Now it's happening. According to your new book, Will We Have Jewish Grandchildren?, the intermarriage rate among young Jews in the United States has increased in 25 years from 6 per cent to 57 per cent (with only 28 per cent of the children of these mixed marriages being raised as Jews). And something similar is happening among Jews in Britain. In fact, on your figures the UK has lost 'more than 10 Jews a day, every day, for the last 40 years'.

Catholics, too, are worried about the children of mixed-faith marriages not being brought up as Catho-lics, and no doubt Muslims will soon be expressing the same concerns, if they're not already. If things go on like this, the Prince of Wales will have a full-time job on his hands trying to defend all the faiths in his kingdom from each other.

Now, I know it is your professional duty to worry about these things, and to suggest remedies; but I want you to put aside your job description for a moment and look on the bright side.

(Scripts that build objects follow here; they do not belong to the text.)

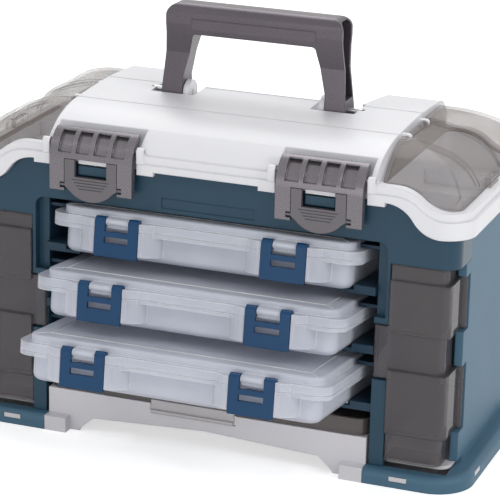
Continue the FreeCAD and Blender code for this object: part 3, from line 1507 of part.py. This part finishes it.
def box_latch():
    """Blue latch of the right-hand side of a box: two prongs, a slot and a nib under the flange."""
    middle = S.box_latch_x
    half = S.box_latch_half
    front = -S.box_pivot_y - S.box_prong_round
    back = front + S.box_latch_thick
    pieces = [block(middle - half, middle + half, front, back, S.box_latch_low, S.box_pivot_z)]
    prong_in = half - S.box_prong_wide
    for hand in (1, -1):
        x0, x1 = span(hand, prong_in, half)
        pieces.append(rod("x", middle + x0, -S.box_pivot_y, S.box_pivot_z, S.box_prong_round, x1 - x0))
    opening = block(middle - prong_in, middle + prong_in, front - S.cut_over,
                    S.box_prong_round + S.cut_over, S.box_prong_low,
                    S.box_pivot_z + S.box_prong_round + S.cut_over)
    slot = block(middle - S.box_slot_half, middle + S.box_slot_half, front - S.cut_over,
                 back + S.cut_over, S.box_slot_low, S.box_slot_low + S.box_slot_high)
    trims = [block(middle - S.box_nib_half, middle + S.box_nib_half, front + S.box_latch_thick / 2,
                   S.box_nib_back, S.box_nib_low, S.box_nib_low + S.box_nib_high)]
    for hand in (1, -1):
        x0, x1 = span(hand, prong_in - S.box_pin_long, prong_in + S.box_pin_long)
        trims.append(rod("x", middle + x0, -S.box_pivot_y, S.box_pivot_z, S.box_pin, x1 - x0))
    return fuse(cut(fuse(*pieces), opening, slot), *trims)


def boxes():
    right_latch = box_latch()
    masters = {"tub": box_tub(), "lid": box_lid(), "dividers": box_dividers(),
               "left_latch": mirror(right_latch), "right_latch": right_latch}
    turn = FreeCAD.Rotation(FreeCAD.Vector(1, 0, 0), -S.box_tilt.value)
    for level in range(3):
        y, z = box_seat(level)
        for name, master in masters.items():
            copy = group(master)
            copy.Placement = FreeCAD.Placement(FreeCAD.Vector(), turn)
            copy.setExpression("Placement.Rotation.Angle", f"{(-S.box_tilt).text} * 1 deg")
            bind(copy, "Placement.Base.z", z)
            keep(copy, f"box_{level + 1}_{name}", y + SHIFT)


# Shallow drawer

def base_drawer():
    half = S.drawer_half
    wall = S.drawer_wall
    low = S.base_top + S.run_gap
    front = S.drawer_front
    back = S.drawer_back
    small = S.drawer_round / 3
    top = low + S.drawer_front_high
    outer = rounded(-half, half, front, back, low, top, S.drawer_round, small)
    inner = rounded(-half + wall, half - wall, front + wall, back - wall, low + wall,
                    top + S.cut_over, S.drawer_round - wall, small - wall / 2)
    over_body = block(-half - S.cut_over, half + S.cut_over, front + S.drawer_lip_deep,
                      back + S.cut_over, low + S.drawer_body_high, top + S.cut_over)
    keep(cut(outer, inner, over_body), "base_drawer")
    left = -S.notch_left + S.pull_slack
    right = S.notch_right - S.pull_slack
    pull = fuse(block(left, right, front - S.pull_thick, front, S.pull_low, S.pull_high),
                block(left, right, front - S.pull_thick - S.pull_lip, front, S.pull_low,
                      S.pull_low + S.pull_lip))
    keep(pull, "drawer_pull")


def build():
    front_frame()
    outer_shell()
    base_tray()
    racks()
    bulk_tray()
    lid_hinge_pins()
    bait_doors()
    lid_shell()
    well_dividers()
    handle_pins()
    handle()
    end_covers()
    latch_frames()
    latch_paddles()
    boxes()
    base_drawer()
    doc.recompute()


def check():
    """Every object is up to date and every sub-part is a valid solid or group of solids."""
    bad = [item.Name for item in doc.Objects if "Invalid" in item.State or "Error" in item.State]
    if bad:
        raise RuntimeError(f"not up to date: {bad}")
    for label, part in made.items():
        if part.Shape.isNull() or not part.Shape.isValid() or not part.Shape.Solids:
            raise RuntimeError(f"{label} has no valid shape")


def write():
    os.makedirs("parts", exist_ok=True)
    for label, part in made.items():
        part.Shape.exportStep(f"parts/{label}.step")
        box = part.Shape.BoundBox
        print(f"{label}: {len(part.Shape.Solids)} solids, {part.Shape.Volume / 1000:.1f} cm3,"
              f" x {box.XMin:.1f}..{box.XMax:.1f}, y {box.YMin:.1f}..{box.YMax:.1f},"
              f" z {box.ZMin:.1f}..{box.ZMax:.1f}")


build()
check()
write()
print(f"shift {SHIFT.value:.4f}, {len(made)} sub-parts")
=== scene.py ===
# %% [markdown]
# # A tackle cabinet, from frame to finish
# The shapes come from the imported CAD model. It holds every moulding, hinge and latch at its real
# size. This lesson gives them their finishes, adds the ribs on the box lids, and lights them.
# All lengths are in metres, and the middle of the cabinet's outline on the floor is the origin.

# %% Load the frame
import math

import bpy
from mathutils import Matrix, Vector


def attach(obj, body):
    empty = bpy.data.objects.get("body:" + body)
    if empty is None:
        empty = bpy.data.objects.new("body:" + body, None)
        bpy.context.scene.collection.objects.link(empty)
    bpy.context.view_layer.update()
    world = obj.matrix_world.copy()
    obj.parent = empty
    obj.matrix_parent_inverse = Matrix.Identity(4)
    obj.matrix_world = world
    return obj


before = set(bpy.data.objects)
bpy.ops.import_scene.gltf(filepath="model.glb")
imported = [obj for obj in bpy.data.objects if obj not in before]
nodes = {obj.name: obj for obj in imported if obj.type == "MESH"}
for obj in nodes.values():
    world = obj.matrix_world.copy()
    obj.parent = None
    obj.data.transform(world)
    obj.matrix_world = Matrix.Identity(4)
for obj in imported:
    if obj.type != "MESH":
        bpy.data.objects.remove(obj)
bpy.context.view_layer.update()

# %% [markdown]
# ## The view
# A long lens from the front right, a little above the lid, as a catalogue photograph is taken.
# Yaw, pitch and roll turn the camera, and the place is where lines of the cabinet cross the frame
# as they do in the photograph. A lens this long keeps upright edges almost parallel.

# %% Camera
YAW, PITCH, ROLL = math.radians(20.38), math.radians(18.25), math.radians(-1.28)
CAMERA_PLACE = Vector((0.7280, -1.91435, 0.8418))
LENS_MM = 178.8
SENSOR_MM = 36
FARTHEST = 60
forward = Vector((-math.sin(YAW) * math.cos(PITCH), math.cos(YAW) * math.cos(PITCH),
                  -math.sin(PITCH)))
level = Vector((math.cos(YAW), math.sin(YAW), 0))
up = level.cross(forward)
right = math.cos(ROLL) * level - math.sin(ROLL) * up
top = math.sin(ROLL) * level + math.cos(ROLL) * up
lens = bpy.data.cameras.new("long_lens")
lens.sensor_width = SENSOR_MM
lens.lens = LENS_MM
lens.clip_end = FARTHEST
camera = bpy.data.objects.new("long_lens", lens)
axes = Matrix((right, top, -forward)).transposed().to_4x4()
camera.matrix_world = Matrix.Translation(CAMERA_PLACE) @ axes
bpy.context.scene.collection.objects.link(camera)
bpy.context.scene.camera = camera
bpy.context.scene.view_settings.view_transform = "Standard"
print("camera at", [round(value, 3) for value in CAMERA_PLACE])

# %% [markdown]
# ## Colours and nodes
# Colours are picked as sRGB hex values, as a paint chart gives them, and Blender's nodes want
# linear light, so one function turns one into the other. A second small function adds a node,
# sets it and links it, which keeps each material short enough to read.

# %% Helpers for materials
def linear(code):
    """An sRGB hex colour as a linear RGBA tuple."""
    parts = [int(code[place:place + 2], 16) / 255 for place in (1, 3, 5)]
    return tuple(part / 12.92 if part <= 0.04045 else ((part + 0.055) / 1.055) ** 2.4
                 for part in parts) + (1.0,)


def add(tree, kind, inputs=None, **settings):
    """Adds a node with its settings; each input is a value or the socket that feeds it."""
    node = tree.nodes.new(kind)
    for name, value in settings.items():
        setattr(node, name, value)
    for name, value in (inputs or {}).items():
        if isinstance(value, bpy.types.NodeSocket):
            tree.links.new(value, node.inputs[name])
        else:
            node.inputs[name].default_value = value
    return node


def new_material(name):
    """An empty node material with its output node."""
    material = bpy.data.materials.new(name)
    material.use_nodes = True
    material.node_tree.nodes.clear()
    return material, material.node_tree, material.node_tree.nodes.new("ShaderNodeOutputMaterial")


def finish(node_names, material):
    """Gives CAD nodes a material in place of their plain one."""
    for name in node_names:
        for slot in nodes[name].material_slots:
            slot.material = material
    print(material.name, "on", len(node_names), "nodes")


print("helpers ready")

# %% [markdown]
# ## Moulded plastics
# Nearly all of the cabinet is injection-moulded plastic. A moulding is never one flat colour: the
# pigment drifts a little, the tool's polish or spark grain gives the gloss its texture, and every
# edge has a small radius that catches the light. One recipe gives all three, from the real size
# of the grain in millimetres, and the Bevel node rounds the edges for the light alone.

# %% The recipe for an opaque moulding
MM_IN_METRE = 1000
CLOUD_SCALE = 14.0
# A noise rarely leaves this band, so ranges are read from it
NOISE_LOW, NOISE_HIGH = 0.3, 0.7
GLOSS_SWING = 0.04
GRAIN_STRENGTH = 0.5
EDGE_RAYS = 4


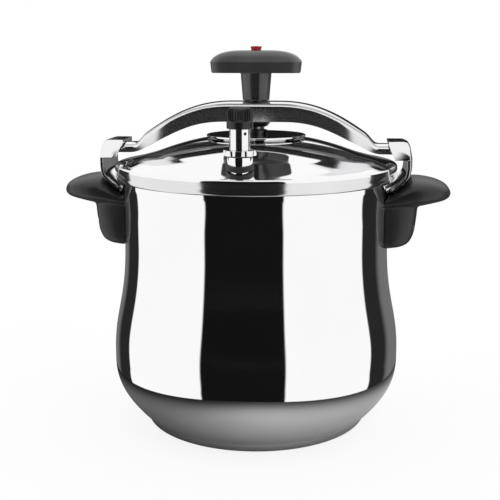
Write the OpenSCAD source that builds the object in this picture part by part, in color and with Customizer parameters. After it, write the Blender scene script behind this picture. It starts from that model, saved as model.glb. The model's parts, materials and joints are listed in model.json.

You point out that Jews have often led the way in matters of the spirit. You say we 'taught monotheism to the world, and with it the supremacy of ethics'. You're proud of Jewish accomplishments over the years, but look at one of your lists of great Jewish thinkers: Spinoza, Marx, Freud and Einstein are more associated with teaching the world how to live without a personal god than with the Jewish one.

The world faces so many nationalist and religious conflicts (not a week goes by without more 'sectarian' killings in Northern Ireland, to name one example close to home) that a mixing of populations through intermarriage could be seen as a welcome development. If only it were to happen more among Arabs and Jews in Israel, there would be no need for a 'two-state' solution.

Let Jews lead the way again. Let us be the first of the ancient religions to relinquish the claim to an exclusive knowledge of God's nature and plans, and merge ourselves through our children in the creation of a new world of polyglot, polycultural humanity.

We can teach what is good from our heritage to our children, and our spouses can do the same. In miscegenation lies the future of the world.